On March 18, five members of the council — Mayor Tim Leavitt and Councilors Jack Burkman, Jeanne Harris, Bart Hansen and Larry Smith — said they would follow Gathe’s advice. Councilors Jeanne Stewart and Bill Turlay wanted to explore what question could be put on a ballot regarding the Columbia River Crossing and were told by City Manager Eric Holmes that the city can’t ask the public to vote on matters over which the city council doesn’t have control, such as a state and federal project.

The city council will still have to formally vote on what to do with the initiative.

Just vote

Eyman said he doesn’t think that Vancouver or any other city should be able to block initiatives with the required number of signatures from getting onto the ballot. He said the effort dovetails with his “Protect the Initiative Act,” Initiative 517, which he’s working on at the state level.

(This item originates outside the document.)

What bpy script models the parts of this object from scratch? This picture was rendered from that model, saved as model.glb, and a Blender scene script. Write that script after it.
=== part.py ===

“My big thing is, let the people vote, regardless of the issue,” Eyman said. “You shouldn’t have elected officials blocking voting on a certified valid initiative.”

Pidgeon, who made an unsuccessful bid for state attorney general in 2012, is also known for his challenge of Barack Obama’s eligibility to be president.

He is author of “The Obama Error.” In the 2011 book, Pidgeon alleges the president is not a natural-born U.S. citizen and has socialist, communist and Muslim ties.

Pidgeon also represents an Amboy resident, David Darby, who has requested a trial in Clark County Superior Court to challenge the county’s authority to foreclose on his home. Darby claims the state constitution isn’t valid and he patented his land, making him exempt from paying property taxes.

Pidgeon said he strongly supports the Stop Light Rail initiative.

“I love this initiative,” he said at the meeting. “It really puts the pedal to the metal.”

Stephanie Rice contributed to this story.